No unnecessary weight remains. Mata said the car tips the scales a tad over 2,500 pounds with him in it. His stripped-out 911 is a bonafide featherweight in an age when a new “lightweight” 911T from Porsche still tops 3,100 pounds.

Going so far down the weight savings rabbit hole is usually territory inhabited by track-day and time-trial junkies looking to shave milliseconds and eke those last few miles-per-hour out of each lap.

But Mata hasn’t gotten there. Yet.

I took a moment to ask him about his favorite experience in the car. Mata’s voice dropped and he leaned in.

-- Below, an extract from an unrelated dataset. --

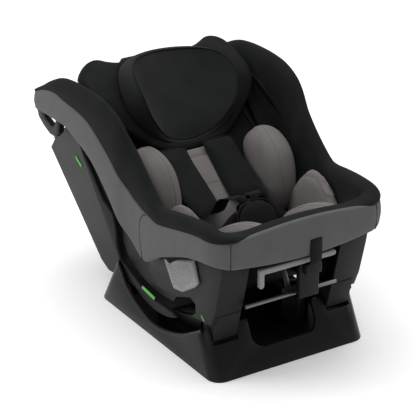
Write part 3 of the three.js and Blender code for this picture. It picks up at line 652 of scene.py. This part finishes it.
def sew(thing, name, line, slot, depth=2.2, width=4.0, thread=0.8, body="seat"):
    """Draws the cover in along a seam and lays the thread in the channel."""
    bm = bmesh.new()
    bm.from_mesh(thing.data)
    tree = KDTree(len(line))
    for index, p in enumerate(line):
        tree.insert(p, index)
    tree.balance()
    bm.normal_update()
    normals = {v: v.normal.copy() for v in bm.verts}
    for vertex in bm.verts:
        gap = tree.find(vertex.co / MM)[2]
        if gap < 3 * width:
            vertex.co -= normals[vertex] * depth * MM * math.exp(-(gap / width) ** 2)
    surface = KDTree(len(bm.verts))
    for index, vertex in enumerate(bm.verts):
        surface.insert(vertex.co, index)
    surface.balance()
    laid = []
    for p in line:
        near = surface.find_n(p * MM, 6)
        laid.append(sum((hit[0] for hit in near), Vector()) / len(near) / MM)
    laid = [laid[0]] + [(a + b + c) / 3 for a, b, c in zip(laid, laid[1:], laid[2:])] + [laid[-1]]
    bm.to_mesh(thing.data)
    bm.free()
    return tube(name, laid, thread, slot, body)


def strap(name, path, across, width, slot="webbing", body="seat", replaces=(), thick=1.6):
    """Flat webbing along a path; across is the direction of its width."""
    line = even(path, 26, closed=False)
    wide = Vector(across).normalized()
    rings = []
    for index, p in enumerate(line):
        after = line[min(index + 1, len(line) - 1)]
        before = line[max(index - 1, 0)]
        run = (after - before).normalized()
        side = (wide - run * wide.dot(run)).normalized()
        up = run.cross(side)
        ring = []
        for share, lift in ((-1, 0), (-0.96, 0.5), (0, 0.6), (0.96, 0.5), (1, 0), (0.96, -0.5),
                            (0, -0.6), (-0.96, -0.5)):
            ring.append(p + side * share * width / 2 + up * lift * thick)
        rings.append(ring)
    return finish_piece(ring_loft(name, rings), slot, body, replaces)


# ---- headrest ----
# Right half of the padded shell's outline, top to bottom: across, up, rear face, front face.
HEAD_EDGE = [(0, 592, 90, 150), (40, 588, 90, 150), (76, 579, 92, 152), (112, 580, 112, 160),
             (142, 592, 124, 165), (172, 582, 122, 167), (189, 556, 122, 170),
             (193, 520, 140, 182), (192, 482, 151, 194), (187, 452, 151, 192),
             (170, 425, 151, 186), (146, 402, 151, 182), (112, 374, 151, 174),
             (80, 352, 151, 166), (40, 344, 151, 162), (0, 342, 151, 160)]
HEAD_CREST = [(0, 576, 168), (45, 566, 182), (80, 545, 208), (103, 518, 232), (116, 485, 245),
              (118, 447, 248), (108, 412, 228), (90, 390, 203), (66, 377, 176), (40, 370, 160),
              (0, 366, 155)]
HEAD_CREASE = [(0, 583, 158), (50, 577, 163), (95, 558, 178), (121, 530, 194), (132, 500, 198),
               (133, 455, 192), (124, 418, 184), (101, 386, 176), (72, 368, 166), (40, 360, 158),
               (0, 356, 153)]
HEAD_MIDDLE = 470
HEAD_FACE = 168
LINING_CLEAR = 151.5
HEAD_POINTS = 96
HEAD_TOP_ROLL = 553  # above this the shell rolls back over the lining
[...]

“No, I don’t think I can mention that,” he said. “It doesn’t have to do with driving.”

He swears this is his daily driver, and a good one at that. Luckily, he works from home, so he doesn’t need to use the car very often during the week, though he has taken it on a few roadtrips, most notable a trip to boiling Lake Havasu in summertime to test out the new oil coolers. “I came back with one arm really like three times darker than the other one just from the sun,” he said. “I have no AC in there, so yeah it was hot.”

Turns out he removed the part of the car that keeps him cool. And added another part to ensure healthy temps for the vehicle.

Mata had worked so hard to ensure healthy temps for the vehicle that he ended up removing the part of the car that kept him cool. But he still doesn’t think of this as a track car. If it were, it’d end up much more extreme.

“I would have to think about going to fiberglass fenders in the front and saying goodbye to those nice H1 headlights and getting something that I can I can afford to lose to rock chips,” he noted. “I’d swap out the precious parts and kind of hang those up. Make them into some nice garage ornaments and polish them up for the day I decide to swap those bits back on.”

Mata paused with a wistful look on his face, the kind that says he knows he will never swap anything out, let alone polish and hang it.